Carlos Colón

Luz que se viste de noche

La ciudad y los días

No reduzcáis los muertos a sus muertes, ordena la Esperanza, como si su final borrara cuanto han sido

02 de noviembre 2023 - 00:00

Ya está de luto la que alivia todos los lutos. Ya viste de negro la que derrota negruras y madrugadas. Se violenta por nosotros, luz que se viste de noche para vencer a la noche. La que no tolera el luto para ella, la que exige para sus mantos el alegre verde popular o el elegante verde apagado del tisú, se enluta con cariñosa modestia por nosotros, por nuestros difuntos cuyas almas –divina partera– cogió con sus manos así que exhalaron su último suspiro, por nuestras soledades que ella colma con su presencia, por los adioses que ella convierte en reencuentros. Nunca se oye más alta la voz de San Pablo –“¿Dónde, muerte, tu aguijón? ¿Dónde, sepulcro, tu victoria?”– que ante la Virgen de la Esperanza. Por eso, no por su belleza única, no por su ajuar incomparable de bordados, orfebrerías y músicas, no por la natural elegancia popular con la que se da a Sevilla cada Madrugada y cada mañana de Viernes Santo, es quien es. La única. La incomparable. La Macarena.

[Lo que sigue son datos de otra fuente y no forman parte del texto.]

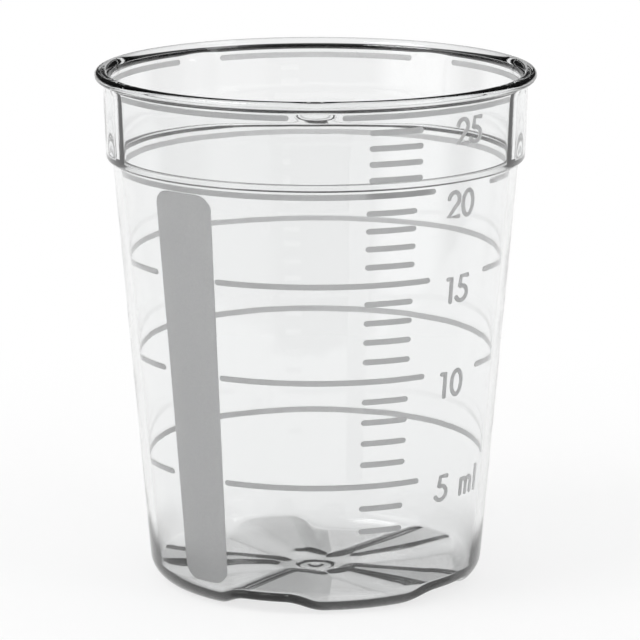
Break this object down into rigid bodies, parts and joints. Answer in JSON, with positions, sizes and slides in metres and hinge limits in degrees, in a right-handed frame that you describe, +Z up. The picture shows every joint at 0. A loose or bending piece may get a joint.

Ayer y hoy son dos de sus días grandes. Porque lo que en ella buscamos y ella siempre nos da es lo que celebramos: la comunión de todos los fieles cristianos, los que peregrinan en la tierra, los que se purifican después de muertos y los que gozan de la bienaventuranza. La conmemoración de todos los santos anónimos y de todos los fieles difuntos, los recordados y los olvidados. La muerte no tiene la última palabra, la tiene Dios, nos dice la Esperanza con sus ojos que son balcones del cielo a través de los que, como escribió San Agustín, aquellos que nos han dejado tienen sus ojos, llenos de gloria, fijos en los nuestros, llenos de lágrimas.

No reduzcáis los muertos a sus muertes, ordena la Esperanza, como si su final borrara cuanto han sido, han amado, han gozado; y no dudéis que hoy y ahora viven. Ante ella, ¿quién puede dudarlo? Después, al alejarnos de su presencia, porque somos humanos, porque hay heridas que nunca se cierran, porque hay soledades que oprimen intolerablemente, quizás dudemos. Por eso volvemos una y otra a vez a su presencia, por eso nos cuesta tanto arrancarnos de su cara en su besamanos, por eso es tan difícil dejarla cuando se aleja en su paso, y remontamos bullas, y callejeamos, buscándola para volver a sentir lo que solo ante ella se siente: ese no dudar, ese saber con la certeza de lo que ve, esa luz dentro del alma a la que en Sevilla llamamos Esperanza Macarena.